Alles ganz einfach. Und einleuchtend.

Wem der Hund fürs Ausprobieren fehlt, dem sei die Umformuliererei im Umgang mit dem Kind empfohlen. Verkneift euch also ab sofort:
"Stör mich jetzt bitte nicht." (Das "bitte" ist ja nett gemeint, aber in diesem Zusammenhang nutzlos.)
"Achtung, fall da nicht runter."
"Ui, schütte das Glas Wasser nicht aus."
"Trödle nicht so rum."
"Mach jetzt keinen Terror!"
...


Achtung: Das Ganze ist ein Zweistufen-Plan: Relativ einfach gelingt das „Halt dich fest!“ statt „Fall nicht runter.“ Bei kniffligeren Situationen, wie sie im Alltag mit Kleinkind ständig auftauchen, braucht es etwas mehr geistige Beweglichkeit. Das „Fass nichts an.“ am Postschalter mit den fiesen Schokoauslagen in Kleindkindhöhe kann man zwar durch ein „Lass das!“ oder „Hör auf damit!“ ersetzen, wenn das frohe Ausräumen losgeht (Beim Hund kommt an dieser Stelle das „Aus“, Leute wie ich verwechseln da bisweilen auch die Klienten...). Vermutlich braucht das Kind hier aber eine präzisere Ansage, was von ihm erwartet wird. Viel eleganter ist es beispielsweise, dem Kind in dieser Situation die überaus wichtige Funktion des Einfaufstaschen- oder Schirmhalters zu übertragen. Oder einen kleine „Wer-kann-länger-auf-einem-Bein-stehen-Challenge“ vom Zaun zu brechen. Oder es zu fragen, ob es den Vers für den Weihnachtsmann eigentlich noch auswendig aufsagen kann. Der Phantasie sind keine Grenzen gesetzt.
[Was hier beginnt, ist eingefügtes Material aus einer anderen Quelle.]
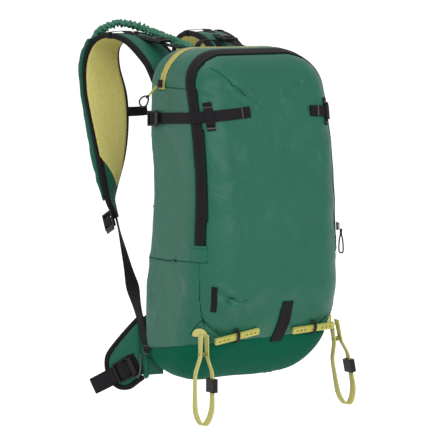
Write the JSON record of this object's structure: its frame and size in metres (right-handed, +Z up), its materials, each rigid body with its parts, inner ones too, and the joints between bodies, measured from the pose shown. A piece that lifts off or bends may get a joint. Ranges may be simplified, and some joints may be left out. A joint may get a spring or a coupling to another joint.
{
  "type": "ski backpack",
  "caption": "Small ski-touring backpack with curved zips, compression straps, hanging ski loops, toggle bars, padded harness, hip wings and a haul loop.",
  "frame": {"origin": "where the haul loop bears on a hook, inside the top of its arch", "axes": "+Z up along the bag, +Y towards the wearer's back, -Y out of the front panel, +X to the right of someone facing the front panel"},
  "size_m": [0.3386, 0.3865, 0.5836],
  "materials": {
    "fabric_green": "woven nylon",
    "zip_black": "coated zip tape",
    "zip_yellow": "coated zip tape",
    "webbing_black": "woven webbing",
    "buckle_plastic": "moulded acetal",
    "slider_metal": "die-cast, black",
    "pull_cord": "braided cord",
    "webbing_yellow": "woven webbing",
    "toggle_plastic": "moulded",
    "back_foam": "moulded foam under mesh",
    "framesheet_plastic": "HDPE sheet",
    "stay_aluminium": "brushed",
    "lining_fabric": "coated nylon"
  },
  "bodies": {
    "bag": {"aluminium_stay": "stay_aluminium", "back_foam_pad": "back_foam", "back_panel": "fabric_green", "bottom_boot": "fabric_green", "centre_strip": "webbing_black", "framesheet": "framesheet_plastic", "front_panel": "fabric_green", "front_zip_tape": "zip_black", "haul_loop": "webbing_black", "hose_sleeve": "fabric_green", "left_compression_webbing": "webbing_black", "left_keeper_loop": "webbing_black", "left_lifter_webbing": "webbing_black", "left_lower_webbing": "webbing_black", "left_shoulder_strap": "fabric_green", "left_side_panel": "fabric_green", "left_sternum_rail": "buckle_plastic", "left_wing_piping": "webbing_black", "reservoir_sleeve": "lining_fabric", "right_compression_webbing": "webbing_black", "right_keeper_loop": "webbing_black", "right_lifter_webbing": "webbing_black", "right_lower_webbing": "webbing_black", "right_shoulder_strap": "fabric_green", "right_side_panel": "fabric_green", "right_sternum_rail": "buckle_plastic", "right_wing_piping": "webbing_black", "short_strip": "webbing_black", "strap_hose_sleeve": "fabric_green", "top_panel": "fabric_green", "top_zip_tape": "zip_yellow"},
    "left_hip": {"left_hip_wing": "fabric_green", "left_hip_lock": "buckle_plastic"},
    "right_hip": {"right_hip_wing": "fabric_green", "right_hip_lock": "buckle_plastic"},
    "left_belt": {"left_hip_webbing": "webbing_black", "hip_socket": "buckle_plastic"},
    "right_belt": {"right_hip_webbing": "webbing_black", "hip_prongs": "buckle_plastic"},
    "left_sternum": {"left_sternum_webbing": "webbing_black", "sternum_socket": "buckle_plastic"},
    "right_sternum": {"right_sternum_webbing": "webbing_black"},
    "sternum_clip": {"sternum_prongs": "buckle_plastic"},
    "left_compression_ladder": {"left_compression_lock": "buckle_plastic"},
    "right_compression_ladder": {"right_compression_lock": "buckle_plastic"},
    "left_lifter_ladder": {"left_lifter_lock": "buckle_plastic"},
    "right_lifter_ladder": {"right_lifter_lock": "buckle_plastic"},
    "left_strap_ladder": {"left_strap_lock": "buckle_plastic"},
    "right_strap_ladder": {"right_strap_lock": "buckle_plastic"},
    "left_loop": {"left_ski_loop": "webbing_yellow"},
    "right_loop": {"right_ski_loop": "webbing_yellow"},
    "left_adjuster": {"left_loop_adjuster": "buckle_plastic"},
    "right_adjuster": {"right_loop_adjuster": "buckle_plastic"},
    "left_bar": {"left_toggle": "toggle_plastic"},
    "right_bar": {"right_toggle": "toggle_plastic"},
    "front_slider": {"front_zip_slider": "slider_metal"},
    "front_pull": {"front_zip_pull": "pull_cord"},
    "top_slider": {"top_zip_slider": "slider_metal"},
    "top_pull": {"top_zip_pull": "pull_cord"}
  },
  "joints": [
    {"name": "left_wing_hinge", "type": "hinge", "parent": "bag", "child": "left_hip", "pos_m": [-0.117, -0.005, -0.503], "axis": [0, 0, 1], "range_deg": [-45, 2]},
    {"name": "right_wing_hinge", "type": "hinge", "parent": "bag", "child": "right_hip", "pos_m": [0.117, -0.005, -0.503], "axis": [0, 0, 1], "range_deg": [-2, 45]},
    {"name": "left_belt_slide", "type": "slide", "parent": "left_hip", "child": "left_belt", "axis": [-0.414, 0.7787, -0.4714], "range_m": [-0.012, 0.012]},
    {"name": "right_belt_slide", "type": "slide", "parent": "right_hip", "child": "right_belt", "axis": [0.414, 0.7787, -0.4714], "range_m": [-0.012, 0.012]},
    {"name": "left_sternum_height", "type": "slide", "parent": "bag", "child": "left_sternum", "axis": [0, 0.4222, 0.9065], "range_m": [-0.026, 0.006]},
    {"name": "right_sternum_height", "type": "slide", "parent": "bag", "child": "right_sternum", "axis": [0, 0.4222, 0.9065], "range_m": [-0.026, 0.006]},
    {"name": "sternum_release", "type": "slide", "parent": "right_sternum", "child": "sternum_clip", "axis": [1, 0, 0], "range_m": [0, 0.015]},
    {"name": "left_compression_tilt", "type": "hinge", "parent": "bag", "child": "left_compression_ladder", "pos_m": [-0.12942, -0.03421, -0.11049], "axis": [0.0414, 0.0598, 0.9973], "range_deg": [-30, 0]},
    {"name": "right_compression_tilt", "type": "hinge", "parent": "bag", "child": "right_compression_ladder", "pos_m": [0.12942, -0.03421, -0.11049], "axis": [0.0414, -0.0598, -0.9973], "range_deg": [-30, 0]},
    {"name": "left_lifter_tilt", "type": "hinge", "parent": "bag", "child": "left_lifter_ladder", "pos_m": [-0.0613, 0.02622, 0.00028], "axis": [-0.9895, -0.1426, -0.0244], "range_deg": [-25, 0]},
    {"name": "right_lifter_tilt", "type": "hinge", "parent": "bag", "child": "right_lifter_ladder", "pos_m": [0.0613, 0.02622, 0.00028], "axis": [-0.9895, 0.1426, 0.0244], "range_deg": [-25, 0]},
    {"name": "left_strap_tilt", "type": "hinge", "parent": "bag", "child": "left_strap_ladder", "pos_m": [-0.13803, 0.07092, -0.26147], "axis": [0, -0.8951, 0.446], "range_deg": [-30, 0]},
    {"name": "right_strap_tilt", "type": "hinge", "parent": "bag", "child": "right_strap_ladder", "pos_m": [0.13803, 0.07092, -0.26147], "axis": [0, 0.8951, -0.446], "range_deg": [-30, 0]},
    {"name": "left_loop_swing", "type": "hinge", "parent": "bag", "child": "left_loop", "pos_m": [-0.119, -0.16338, -0.419], "axis": [1, 0, 0], "range_deg": [-70, 8]},
    {"name": "right_loop_swing", "type": "hinge", "parent": "bag", "child": "right_loop", "pos_m": [0.119, -0.16277, -0.419], "axis": [1, 0, 0], "range_deg": [-70, 8]},
    {"name": "left_adjuster_slide", "type": "slide", "parent": "left_loop", "child": "left_adjuster", "axis": [0, 0, 1], "range_m": [-0.018, 0.009]},
    {"name": "right_adjuster_slide", "type": "slide", "parent": "right_loop", "child": "right_adjuster", "axis": [-0.2079, 0, 0.9781], "range_m": [-0.018, 0.009]},
    {"name": "left_toggle_turn", "type": "hinge", "parent": "bag", "child": "left_bar", "pos_m": [-0.066, -0.16858, -0.423], "axis": [0, -0.891, -0.454], "range_deg": [-35, 35]},
    {"name": "right_toggle_turn", "type": "hinge", "parent": "bag", "child": "right_bar", "pos_m": [0.073, -0.16858, -0.423], "axis": [0, -0.891, -0.454], "range_deg": [-35, 35]},
    {"name": "front_zip_slide", "type": "slide", "parent": "bag", "child": "front_slider", "axis": [-0.0369, 0.0072, 0.9993], "range_m": [0, 0.05]},
    {"name": "front_pull_lift", "type": "hinge", "parent": "front_slider", "child": "front_pull", "pos_m": [0.13018, -0.16148, -0.27881], "axis": [0.4722, 0.8814, 0.0111], "range_deg": [-100, 0]},
    {"name": "top_zip_run", "type": "hinge", "parent": "bag", "child": "top_slider", "pos_m": [-0.06441, -0.057, -0.064], "axis": [0, 1, 0], "range_deg": [0, 80]},
    {"name": "top_pull_lift", "type": "hinge", "parent": "top_slider", "child": "top_pull", "pos_m": [-0.12866, -0.057, -0.061], "axis": [0, -1, 0], "range_deg": [-60, 15]}
  ],
  "couplings": [
    {"joint": "right_sternum_height", "follows": "left_sternum_height", "ratio": 1}
  ]
}
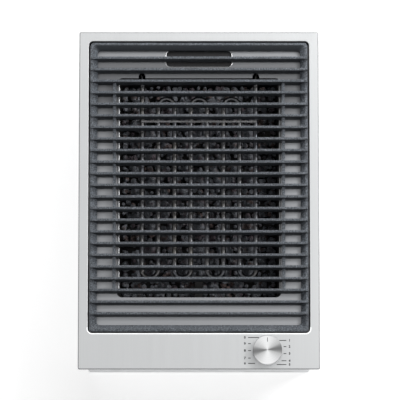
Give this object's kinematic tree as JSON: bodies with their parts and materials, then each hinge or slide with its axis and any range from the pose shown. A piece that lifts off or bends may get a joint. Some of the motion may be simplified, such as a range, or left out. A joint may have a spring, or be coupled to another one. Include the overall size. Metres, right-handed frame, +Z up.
{
  "type": "built-in barbecue cooktop",
  "caption": "Electric worktop barbecue: steel plate, cast-iron bar grate over a heating element and lava stones, lift-out frame, one control knob, casing with swivel clamps.",
  "frame": {"origin": "centre of the base of the casing, on the surface that it can stand on", "axes": "+Z up out of the worktop, +Y to the rear of the worktop, +X to the right of the cook"},
  "size_m": [0.36, 0.51, 0.175],
  "materials": {
    "brushed_stainless": "brushed, fine straight grain",
    "satin_stainless": "satin sheet",
    "galvanised": "galvanised sheet, faint spangle",
    "aluminised": "dull aluminised sheet",
    "cast_iron": "rough cast, matt enamel",
    "lava": "porous lava, grey to red-brown",
    "heater_sheath": "heat-darkened nickel alloy",
    "knob_metal": "spun face, satin side",
    "black_moulding": "matt moulding",
    "pale_moulding": "matt moulding",
    "ceramic": "unglazed ceramic",
    "bush_bronze": "plain turned bush",
    "zinc_steel": "zinc-plated steel",
    "seal_rubber": "closed-cell foam and silicone",
    "lead_sleeve": "heat-proof silicone sleeve",
    "earth_sleeve": "green and yellow sleeve"
  },
  "bodies": {
    "base": {"top_plate": "brushed_stainless", "worktop_seal": "seal_rubber", "well": "satin_stainless", "casing_front": "galvanised", "casing_rear": "galvanised", "casing_right_side": "galvanised", "casing_left_side": "galvanised", "bottom_cover": "galvanised", "bottom_cover_screws": "zinc_steel", "right_heat_shield": "aluminised", "left_heat_shield": "aluminised", "front_heat_shield": "aluminised", "lava_tray": "satin_stainless", "lava_stones": "lava", "right_hinge_bracket": "galvanised", "left_hinge_bracket": "galvanised", "hinge_bushes": "bush_bronze", "hinge_rivets": "zinc_steel", "knob_seal": "seal_rubber", "energy_regulator": "black_moulding", "regulator_bracket": "galvanised", "regulator_screws": "zinc_steel", "terminal_block": "pale_moulding", "terminal_block_screws": "zinc_steel", "cable_gland": "black_moulding", "gland_nut": "black_moulding", "earth_stud": "zinc_steel", "earth_nut": "zinc_steel", "thermal_cutout": "ceramic", "cutout_clamp": "galvanised", "left_element_lead": "lead_sleeve", "right_element_lead": "lead_sleeve", "cutout_lead": "lead_sleeve", "live_lead": "lead_sleeve", "neutral_lead": "lead_sleeve", "earth_lead": "earth_sleeve", "clamp_screws": "zinc_steel", "clamp_nuts": "zinc_steel"},
    "knob": {"knob_cap": "knob_metal", "knob_core": "black_moulding", "knob_clip": "zinc_steel", "regulator_shaft": "zinc_steel"},
    "frame": {"liner_frame": "satin_stainless"},
    "grate": {"grate": "cast_iron"},
    "heater": {"heating_element": "heater_sheath", "element_tie": "heater_sheath", "element_rest": "heater_sheath", "terminal_insulators": "ceramic", "terminal_studs": "zinc_steel"},
    "front_right_clamp": {"front_right_clamp": "zinc_steel"},
    "front_left_clamp": {"front_left_clamp": "zinc_steel"},
    "rear_right_clamp": {"rear_right_clamp": "zinc_steel"},
    "rear_left_clamp": {"rear_left_clamp": "zinc_steel"}
  },
  "joints": [
    {"name": "knob_turn", "type": "hinge", "parent": "base", "child": "knob", "pos_m": [0.1015, -0.2277, 0.16], "axis": [0, 0, -1], "range_deg": [0, 301]},
    {"name": "frame_lift", "type": "slide", "parent": "base", "child": "frame", "axis": [0, 0, 1], "range_m": [0, 0.12]},
    {"name": "grate_lift", "type": "slide", "parent": "frame", "child": "grate", "axis": [0, 0, 1], "range_m": [0, 0.314]},
    {"name": "heater_tilt", "type": "hinge", "parent": "base", "child": "heater", "pos_m": [0, 0.2, 0.119], "axis": [-1, 0, 0], "range_deg": [0, 60]},
    {"name": "front_right_clamp_swivel", "type": "hinge", "parent": "base", "child": "front_right_clamp", "pos_m": [0.16275, -0.165, 0.1], "axis": [0, 0, -1], "range_deg": [0, 90]},
    {"name": "front_left_clamp_swivel", "type": "hinge", "parent": "base", "child": "front_left_clamp", "pos_m": [-0.16275, -0.165, 0.1], "axis": [0, 0, 1], "range_deg": [0, 90]},
    {"name": "rear_right_clamp_swivel", "type": "hinge", "parent": "base", "child": "rear_right_clamp", "pos_m": [0.16275, 0.165, 0.1], "axis": [0, 0, 1], "range_deg": [0, 90]},
    {"name": "rear_left_clamp_swivel", "type": "hinge", "parent": "base", "child": "rear_left_clamp", "pos_m": [-0.16275, 0.165, 0.1], "axis": [0, 0, -1], "range_deg": [0, 90]}
  ],
  "couplings": [
    {"joint": "heater_tilt", "follows": "grate_lift", "rad_per_m": 3.3333}
  ]
}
Meistens sind es allein schon die bewussten Gedanken, welche den Unterschied ausmachen. Wenn man sie aber ausspricht, wirken sie, gerade für Anfänger auf diesem Gebiet, stärker. Und man merkt auch schneller, wenn man mal wieder in die Falle tappt.

Es ist auch spannend, wie schwierig es einem manchmal fällt, rasch sagen zu können, welches Verhalten man denn eigentlich erwartet. Aber wenn man es nicht einmal selber richtig weiss, wie soll es denn das Kind wissen können?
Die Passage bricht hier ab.